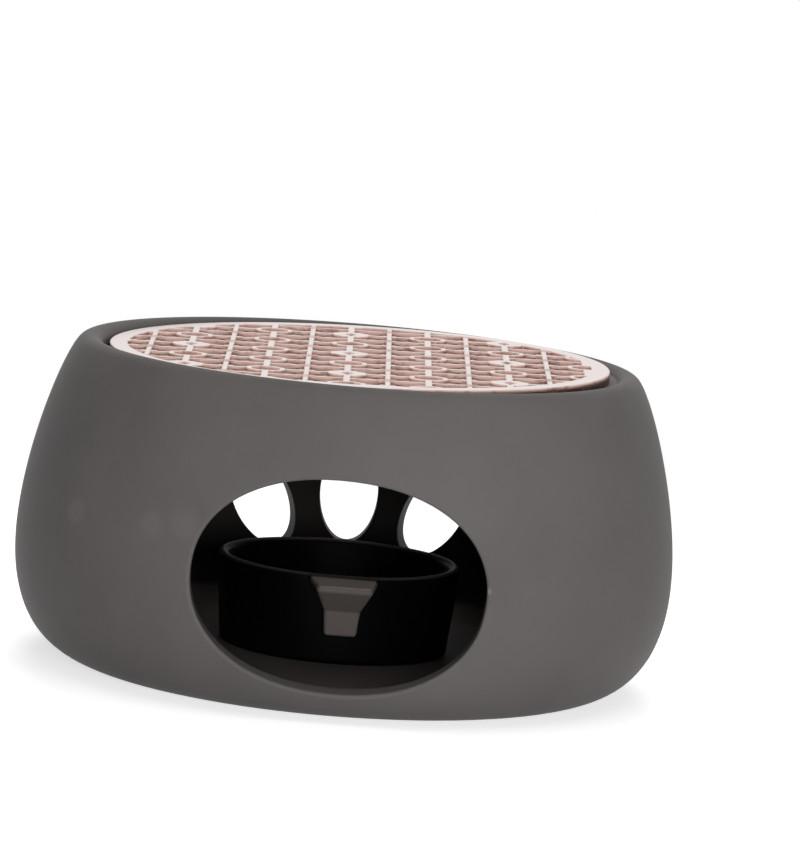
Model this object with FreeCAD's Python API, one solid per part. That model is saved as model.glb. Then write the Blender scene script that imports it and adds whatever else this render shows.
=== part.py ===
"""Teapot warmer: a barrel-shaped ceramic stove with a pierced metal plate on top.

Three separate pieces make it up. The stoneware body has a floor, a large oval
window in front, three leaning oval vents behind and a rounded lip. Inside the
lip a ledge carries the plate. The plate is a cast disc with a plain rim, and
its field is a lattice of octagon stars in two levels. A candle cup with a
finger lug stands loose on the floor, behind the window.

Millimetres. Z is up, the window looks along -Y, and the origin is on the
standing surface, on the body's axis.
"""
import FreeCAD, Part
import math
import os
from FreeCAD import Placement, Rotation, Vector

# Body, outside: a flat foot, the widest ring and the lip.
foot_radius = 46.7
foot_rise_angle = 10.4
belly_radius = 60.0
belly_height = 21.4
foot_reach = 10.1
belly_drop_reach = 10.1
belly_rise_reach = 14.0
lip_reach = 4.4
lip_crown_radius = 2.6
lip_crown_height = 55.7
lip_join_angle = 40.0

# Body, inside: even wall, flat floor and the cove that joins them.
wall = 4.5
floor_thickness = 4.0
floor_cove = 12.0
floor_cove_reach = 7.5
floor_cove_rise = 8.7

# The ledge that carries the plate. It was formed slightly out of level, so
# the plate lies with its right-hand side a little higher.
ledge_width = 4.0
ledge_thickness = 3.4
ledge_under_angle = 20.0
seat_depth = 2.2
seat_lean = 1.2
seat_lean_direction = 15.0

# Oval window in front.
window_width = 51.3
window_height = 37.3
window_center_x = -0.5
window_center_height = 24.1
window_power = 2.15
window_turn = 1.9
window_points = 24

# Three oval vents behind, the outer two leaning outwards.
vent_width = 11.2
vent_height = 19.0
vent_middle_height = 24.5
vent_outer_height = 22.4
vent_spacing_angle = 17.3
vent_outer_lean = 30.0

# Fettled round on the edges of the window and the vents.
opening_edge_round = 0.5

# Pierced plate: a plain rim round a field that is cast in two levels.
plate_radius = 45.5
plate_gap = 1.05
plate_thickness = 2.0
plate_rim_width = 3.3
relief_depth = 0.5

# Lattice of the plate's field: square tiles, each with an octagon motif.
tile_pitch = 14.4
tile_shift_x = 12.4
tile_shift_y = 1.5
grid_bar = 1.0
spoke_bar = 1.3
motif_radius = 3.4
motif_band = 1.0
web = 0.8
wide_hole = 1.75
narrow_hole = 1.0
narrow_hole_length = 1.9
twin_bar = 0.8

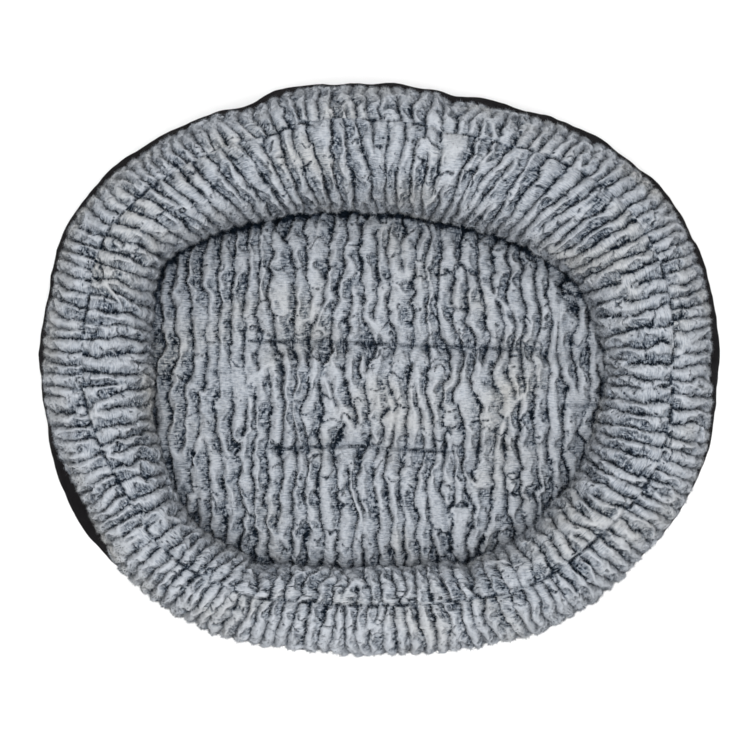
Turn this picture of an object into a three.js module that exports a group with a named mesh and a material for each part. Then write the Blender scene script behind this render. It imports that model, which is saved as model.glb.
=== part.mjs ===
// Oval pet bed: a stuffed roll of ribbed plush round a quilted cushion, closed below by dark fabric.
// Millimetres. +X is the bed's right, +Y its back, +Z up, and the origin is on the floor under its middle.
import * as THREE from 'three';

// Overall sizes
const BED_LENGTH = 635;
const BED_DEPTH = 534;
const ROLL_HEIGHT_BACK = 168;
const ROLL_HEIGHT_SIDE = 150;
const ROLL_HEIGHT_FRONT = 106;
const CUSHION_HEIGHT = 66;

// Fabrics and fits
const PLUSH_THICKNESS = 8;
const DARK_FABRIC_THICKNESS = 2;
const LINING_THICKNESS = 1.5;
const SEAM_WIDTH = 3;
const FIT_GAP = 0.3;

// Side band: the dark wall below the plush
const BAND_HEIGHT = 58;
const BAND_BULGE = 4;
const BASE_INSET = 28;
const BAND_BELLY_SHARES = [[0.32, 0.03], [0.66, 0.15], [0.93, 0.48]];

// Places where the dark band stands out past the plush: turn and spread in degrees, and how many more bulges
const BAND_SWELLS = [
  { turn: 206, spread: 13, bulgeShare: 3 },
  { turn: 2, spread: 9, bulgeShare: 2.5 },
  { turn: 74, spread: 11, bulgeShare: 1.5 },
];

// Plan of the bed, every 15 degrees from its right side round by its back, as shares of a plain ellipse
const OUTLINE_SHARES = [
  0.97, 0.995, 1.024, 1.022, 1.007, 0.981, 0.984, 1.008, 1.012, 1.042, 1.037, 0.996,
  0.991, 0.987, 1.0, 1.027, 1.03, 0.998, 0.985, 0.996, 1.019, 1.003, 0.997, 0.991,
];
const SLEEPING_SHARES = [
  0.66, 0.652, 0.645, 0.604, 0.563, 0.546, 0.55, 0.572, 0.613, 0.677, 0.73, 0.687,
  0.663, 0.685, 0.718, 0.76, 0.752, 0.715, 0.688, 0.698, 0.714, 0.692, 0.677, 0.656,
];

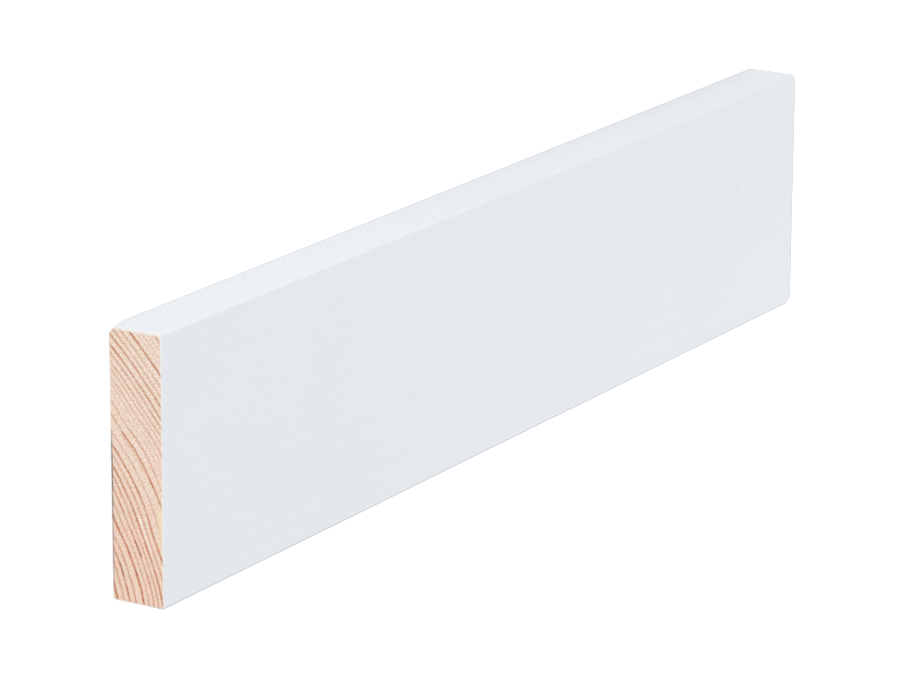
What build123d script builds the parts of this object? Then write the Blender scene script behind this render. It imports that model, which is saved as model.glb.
####################
● SHORT PROBLEM
Using the data above, return each line exactly as written.

● WRITTEN SOLUTION
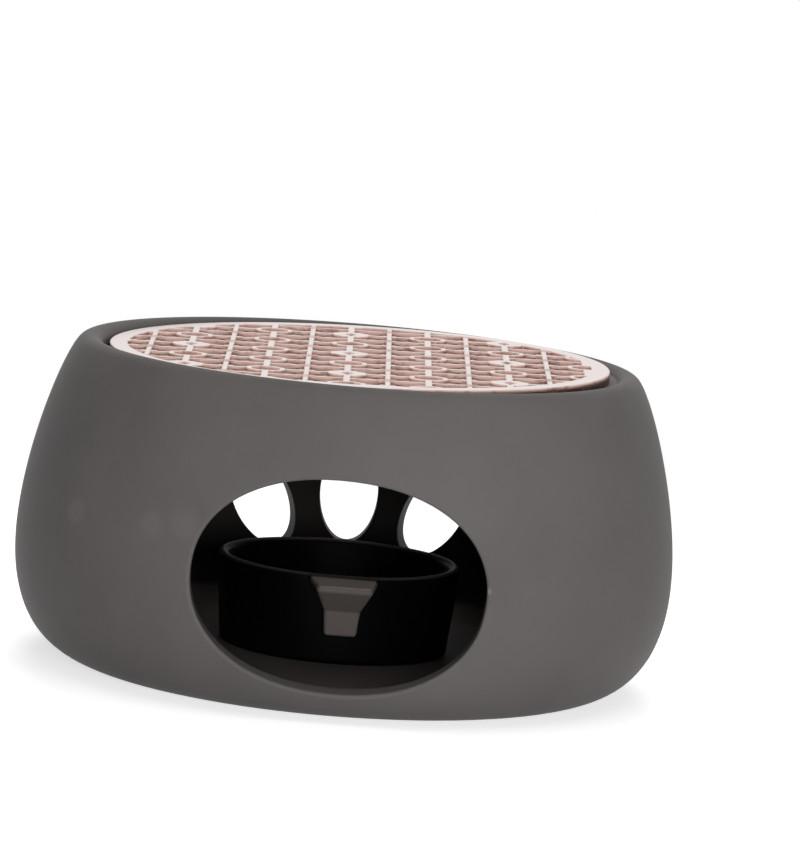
Model this object with FreeCAD's Python API, one solid per part. That model is saved as model.glb. Then write the Blender scene script that imports it and adds whatever else this render shows.
=== part.py ===
"""Teapot warmer: a barrel-shaped ceramic stove with a pierced metal plate on top.

Three separate pieces make it up. The stoneware body has a floor, a large oval
window in front, three leaning oval vents behind and a rounded lip. Inside the
lip a ledge carries the plate. The plate is a cast disc with a plain rim, and
its field is a lattice of octagon stars in two levels. A candle cup with a
finger lug stands loose on the floor, behind the window.

Millimetres. Z is up, the window looks along -Y, and the origin is on the
standing surface, on the body's axis.
"""
import FreeCAD, Part
import math
import os
from FreeCAD import Placement, Rotation, Vector

# Body, outside: a flat foot, the widest ring and the lip.
foot_radius = 46.7
foot_rise_angle = 10.4
belly_radius = 60.0
belly_height = 21.4
foot_reach = 10.1
belly_drop_reach = 10.1
belly_rise_reach = 14.0
lip_reach = 4.4
lip_crown_radius = 2.6
lip_crown_height = 55.7
lip_join_angle = 40.0

# Body, inside: even wall, flat floor and the cove that joins them.
wall = 4.5
floor_thickness = 4.0
floor_cove = 12.0
floor_cove_reach = 7.5
floor_cove_rise = 8.7

# The ledge that carries the plate. It was formed slightly out of level, so
# the plate lies with its right-hand side a little higher.
ledge_width = 4.0
ledge_thickness = 3.4
ledge_under_angle = 20.0
seat_depth = 2.2
seat_lean = 1.2
seat_lean_direction = 15.0

# Oval window in front.
window_width = 51.3
window_height = 37.3
window_center_x = -0.5
window_center_height = 24.1
window_power = 2.15
window_turn = 1.9
window_points = 24

# Three oval vents behind, the outer two leaning outwards.
vent_width = 11.2
vent_height = 19.0
vent_middle_height = 24.5
vent_outer_height = 22.4
vent_spacing_angle = 17.3
vent_outer_lean = 30.0

# Fettled round on the edges of the window and the vents.
opening_edge_round = 0.5

# Pierced plate: a plain rim round a field that is cast in two levels.
plate_radius = 45.5
plate_gap = 1.05
plate_thickness = 2.0
plate_rim_width = 3.3
relief_depth = 0.5

# Lattice of the plate's field: square tiles, each with an octagon motif.
tile_pitch = 14.4
tile_shift_x = 12.4
tile_shift_y = 1.5
grid_bar = 1.0
spoke_bar = 1.3
motif_radius = 3.4
motif_band = 1.0
web = 0.8
wide_hole = 1.75
narrow_hole = 1.0
narrow_hole_length = 1.9
twin_bar = 0.8

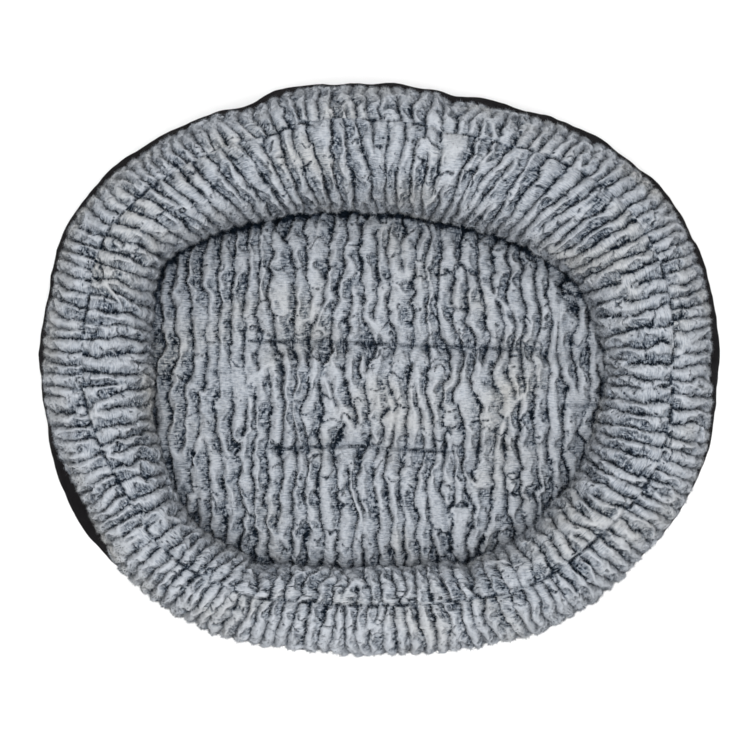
Turn this picture of an object into a three.js module that exports a group with a named mesh and a material for each part. Then write the Blender scene script behind this render. It imports that model, which is saved as model.glb.
=== part.mjs ===
// Oval pet bed: a stuffed roll of ribbed plush round a quilted cushion, closed below by dark fabric.
// Millimetres. +X is the bed's right, +Y its back, +Z up, and the origin is on the floor under its middle.
import * as THREE from 'three';

// Overall sizes
const BED_LENGTH = 635;
const BED_DEPTH = 534;
const ROLL_HEIGHT_BACK = 168;
const ROLL_HEIGHT_SIDE = 150;
const ROLL_HEIGHT_FRONT = 106;
const CUSHION_HEIGHT = 66;

// Fabrics and fits
const PLUSH_THICKNESS = 8;
const DARK_FABRIC_THICKNESS = 2;
const LINING_THICKNESS = 1.5;
const SEAM_WIDTH = 3;
const FIT_GAP = 0.3;

// Side band: the dark wall below the plush
const BAND_HEIGHT = 58;
const BAND_BULGE = 4;
const BASE_INSET = 28;
const BAND_BELLY_SHARES = [[0.32, 0.03], [0.66, 0.15], [0.93, 0.48]];

// Places where the dark band stands out past the plush: turn and spread in degrees, and how many more bulges
const BAND_SWELLS = [
  { turn: 206, spread: 13, bulgeShare: 3 },
  { turn: 2, spread: 9, bulgeShare: 2.5 },
  { turn: 74, spread: 11, bulgeShare: 1.5 },
];

// Plan of the bed, every 15 degrees from its right side round by its back, as shares of a plain ellipse
const OUTLINE_SHARES = [
  0.97, 0.995, 1.024, 1.022, 1.007, 0.981, 0.984, 1.008, 1.012, 1.042, 1.037, 0.996,
  0.991, 0.987, 1.0, 1.027, 1.03, 0.998, 0.985, 0.996, 1.019, 1.003, 0.997, 0.991,
];
const SLEEPING_SHARES = [
  0.66, 0.652, 0.645, 0.604, 0.563, 0.546, 0.55, 0.572, 0.613, 0.677, 0.73, 0.687,
  0.663, 0.685, 0.718, 0.76, 0.752, 0.715, 0.688, 0.698, 0.714, 0.692, 0.677, 0.656,
];

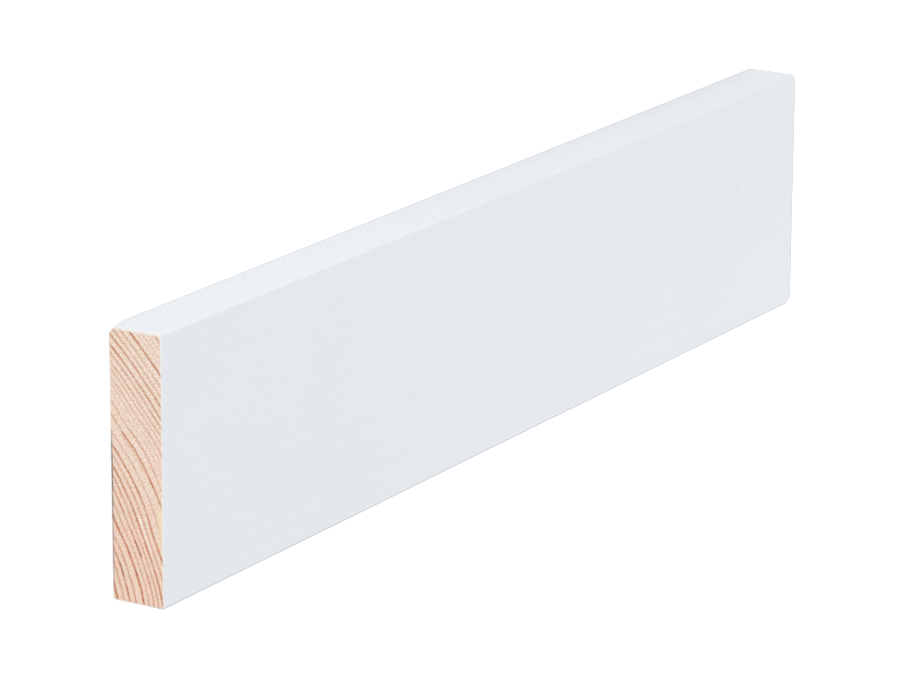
What build123d script builds the parts of this object? Then write the Blender scene script behind this render. It imports that model, which is saved as model.glb.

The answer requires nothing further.